◆ Dataset excerpt ◆
◆ ◆ ◆

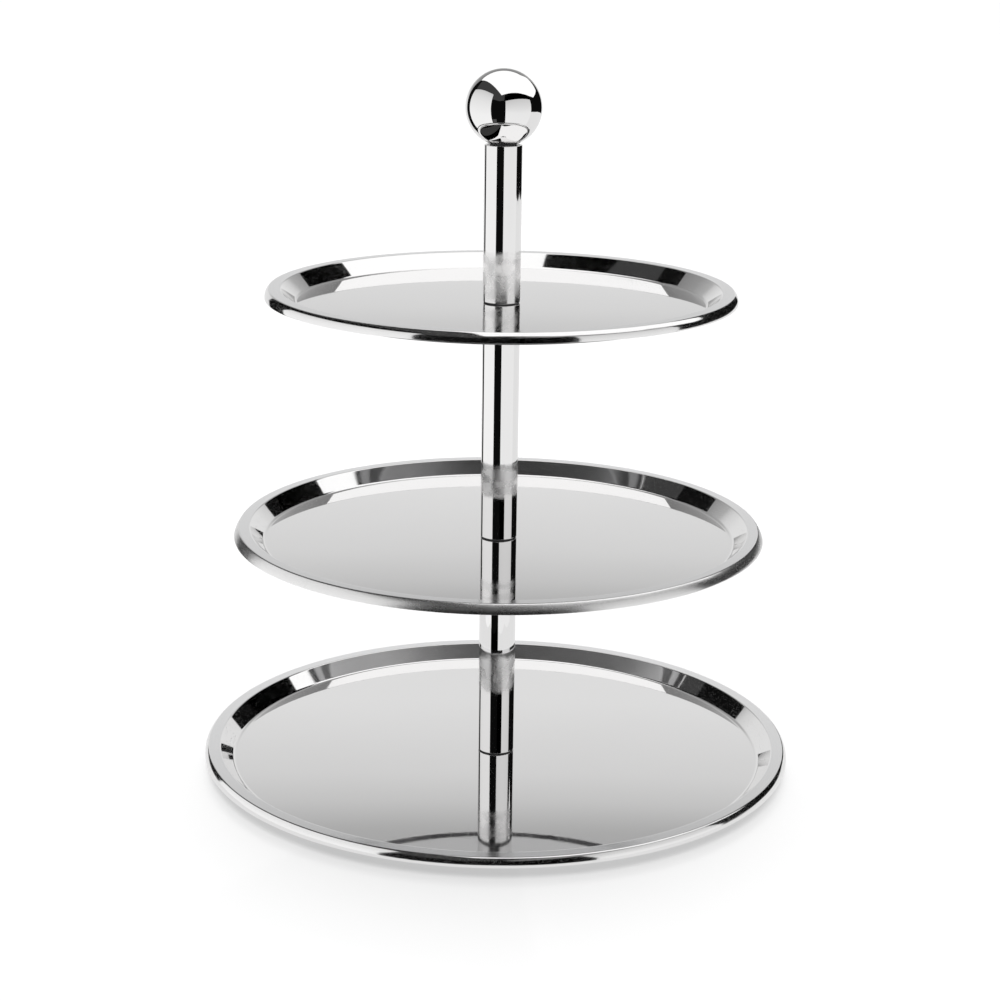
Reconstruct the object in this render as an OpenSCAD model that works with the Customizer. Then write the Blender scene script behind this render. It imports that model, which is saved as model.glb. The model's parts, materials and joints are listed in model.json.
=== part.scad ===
// Three-tier cake stand: three round pressed trays on a screwed column of
// polished tubes, closed at the top by a hollow ball knob.
// Millimetres, +Z up. The origin is on the table, on the axis of the column.

/* [Trays] */
// Outer diameter of the bottom tray
bottom_d = 325; // [290:1:360]
// Outer diameter of the middle tray
middle_d = 288; // [250:1:320]
// Outer diameter of the top tray
top_d = 251; // [200:1:280]
// Thickness of the tray sheet
sheet_t = 1; // [0.8:0.1:1.2]
// Depth of each tray, from its rim down to its floor
tray_depth = 8; // [6:0.5:12]
// Width of the rim, from its inner bend out to its edge
rim_w = 8.5; // [7:0.5:12]
// Horizontal run of the sloping wall, from the rim in to the floor
wall_run = 7.5; // [6:0.5:12]
// Height of the turned-down edge around the rim
lip_h = 5; // [3.6:0.1:5.4]
// How far the turned-down edge flares outwards
lip_run = 2.6; // [1:0.1:3]
// Radius of the bends in the sheet
bend_r = 1; // [0.6:0.1:1.2]

/* [Column] */
// Distance from the bottom tray's floor to the middle tray's floor
lower_gap = 125; // [100:1:160]
// Distance from the middle tray's floor to the top tray's floor
upper_gap = 130; // [100:1:160]
// Length of the tube above the top tray
upper_len = 82.6; // [60:0.1:120]
// Outer diameter of the tubes
tube_d = 20; // [19:0.5:24]
// Wall thickness of the tubes
tube_t = 1.2; // [1:0.1:1.6]
// Rounding of the tube ends
tube_edge = 0.4; // [0.2:0.1:0.6]
// Thickness of the soft ring under each tube
gasket_t = 0.6; // [0.4:0.1:1]
// Diameter of the soft ring under each tube
gasket_d = 19; // [16:0.5:19]

/* [Knob] */
// Diameter of the ball
ball_d = 40; // [34:1:50]
// Wall thickness of the ball
ball_t = 1.2; // [0.8:0.1:2]
// Depth of the flat at the bottom of the ball
ball_flat = 1.6; // [1.5:0.1:1.8]
// Thickness of the soft washer under the ball
knob_washer_t = 0.8; // [0.6:0.1:1.5]
// Diameter of the soft washer under the ball
knob_washer_d = 14; // [12:0.5:15]

/* [Threads] */
// Outer diameter of the screw thread, drawn plain
thread_d = 6; // [5:1:6]
// How far each screw reaches into the plug above it
engage = 10; // [8:0.5:11]
// How far the knob screw reaches into the column
knob_engage = 8; // [6:0.5:11]
// Gap all round between a screw and the plug that turns on it
thread_gap = 0.05; // [0.03:0.01:0.1]
// Length of the threaded plugs in the tube ends
plug_len = 14; // [13:0.5:20]

/* [Base] */
// Height of the rubber feet
foot_h = 6; // [5.6:0.1:10]
// Diameter of the rubber feet
foot_d = 14; // [10:1:20]
// Number of rubber feet
foot_n = 4; // [3:1:6]
// Distance of the feet from the column's axis
foot_pcd_r = 122; // [90:1:125]
// Diameter of the clamping washer below the bottom tray
clamp_d = 36; // [28:1:60]

/* [Hidden] */
$fn = 96;

// Colours
steel = [0.80, 0.81, 0.82];
plug_steel = [0.66, 0.67, 0.68];
zinc = [0.60, 0.61, 0.63];
soft = [0.16, 0.16, 0.17];
rubber = [0.08, 0.08, 0.085];

// Radii
tube_r = tube_d / 2;
bore_r = tube_r - tube_t;
thread_r = thread_d / 2;
hole_r = thread_r + 0.3;
ball_r = ball_d / 2;

// Levels, from the table up
bottom_z = foot_h + sheet_t;
middle_z = bottom_z + lower_gap;
top_z = middle_z + upper_gap;
// What a tier's gap loses to the ring under its tube and the tray above
joint_t = gasket_t + sheet_t;
upper_end_z = top_z + gasket_t + upper_len;
ball_z = upper_end_z + knob_washer_t + ball_r - ball_flat;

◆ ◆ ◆

Everything from the first line above up to and including the line that contains "knob_washer_d = 14; // [12:0.5:15]" should be printed exactly; please print only that.

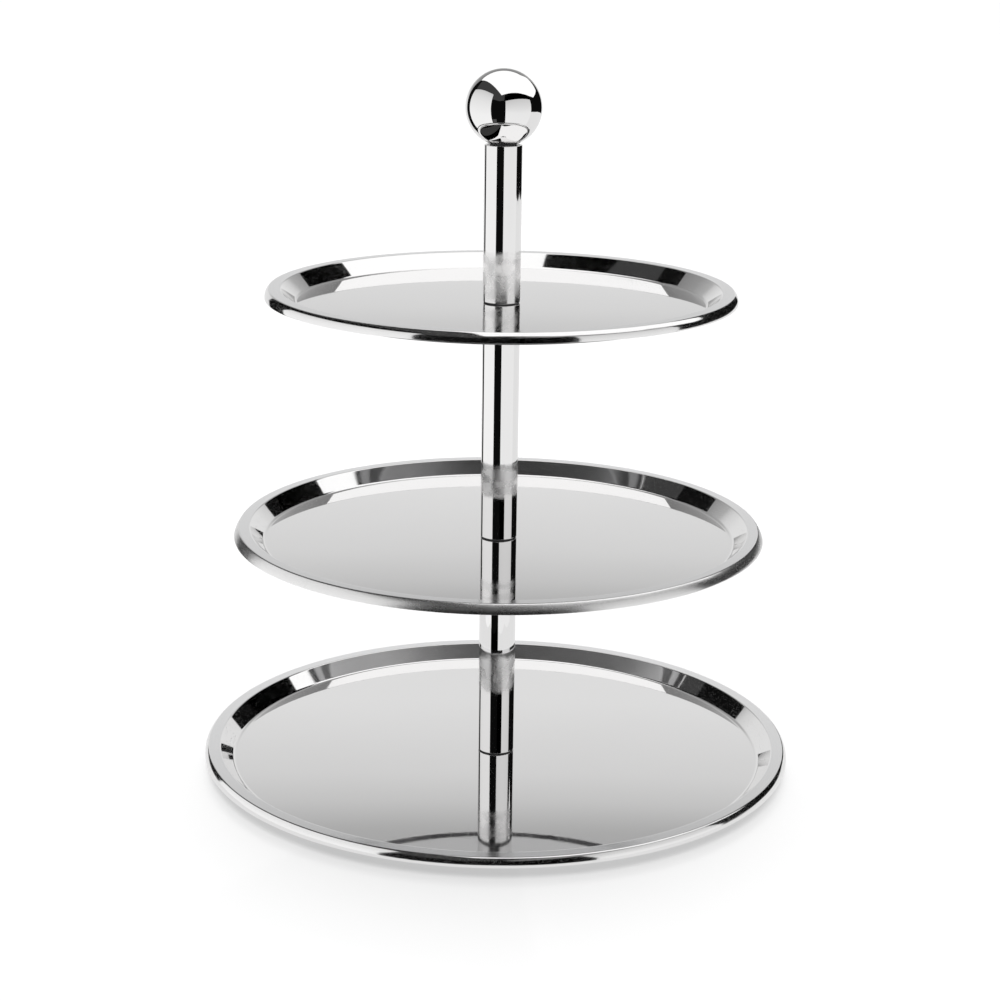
Reconstruct the object in this render as an OpenSCAD model that works with the Customizer. Then write the Blender scene script behind this render. It imports that model, which is saved as model.glb. The model's parts, materials and joints are listed in model.json.
=== part.scad ===
// Three-tier cake stand: three round pressed trays on a screwed column of
// polished tubes, closed at the top by a hollow ball knob.
// Millimetres, +Z up. The origin is on the table, on the axis of the column.

/* [Trays] */
// Outer diameter of the bottom tray
bottom_d = 325; // [290:1:360]
// Outer diameter of the middle tray
middle_d = 288; // [250:1:320]
// Outer diameter of the top tray
top_d = 251; // [200:1:280]
// Thickness of the tray sheet
sheet_t = 1; // [0.8:0.1:1.2]
// Depth of each tray, from its rim down to its floor
tray_depth = 8; // [6:0.5:12]
// Width of the rim, from its inner bend out to its edge
rim_w = 8.5; // [7:0.5:12]
// Horizontal run of the sloping wall, from the rim in to the floor
wall_run = 7.5; // [6:0.5:12]
// Height of the turned-down edge around the rim
lip_h = 5; // [3.6:0.1:5.4]
// How far the turned-down edge flares outwards
lip_run = 2.6; // [1:0.1:3]
// Radius of the bends in the sheet
bend_r = 1; // [0.6:0.1:1.2]

/* [Column] */
// Distance from the bottom tray's floor to the middle tray's floor
lower_gap = 125; // [100:1:160]
// Distance from the middle tray's floor to the top tray's floor
upper_gap = 130; // [100:1:160]
// Length of the tube above the top tray
upper_len = 82.6; // [60:0.1:120]
// Outer diameter of the tubes
tube_d = 20; // [19:0.5:24]
// Wall thickness of the tubes
tube_t = 1.2; // [1:0.1:1.6]
// Rounding of the tube ends
tube_edge = 0.4; // [0.2:0.1:0.6]
// Thickness of the soft ring under each tube
gasket_t = 0.6; // [0.4:0.1:1]
// Diameter of the soft ring under each tube
gasket_d = 19; // [16:0.5:19]

/* [Knob] */
// Diameter of the ball
ball_d = 40; // [34:1:50]
// Wall thickness of the ball
ball_t = 1.2; // [0.8:0.1:2]
// Depth of the flat at the bottom of the ball
ball_flat = 1.6; // [1.5:0.1:1.8]
// Thickness of the soft washer under the ball
knob_washer_t = 0.8; // [0.6:0.1:1.5]
// Diameter of the soft washer under the ball
knob_washer_d = 14; // [12:0.5:15]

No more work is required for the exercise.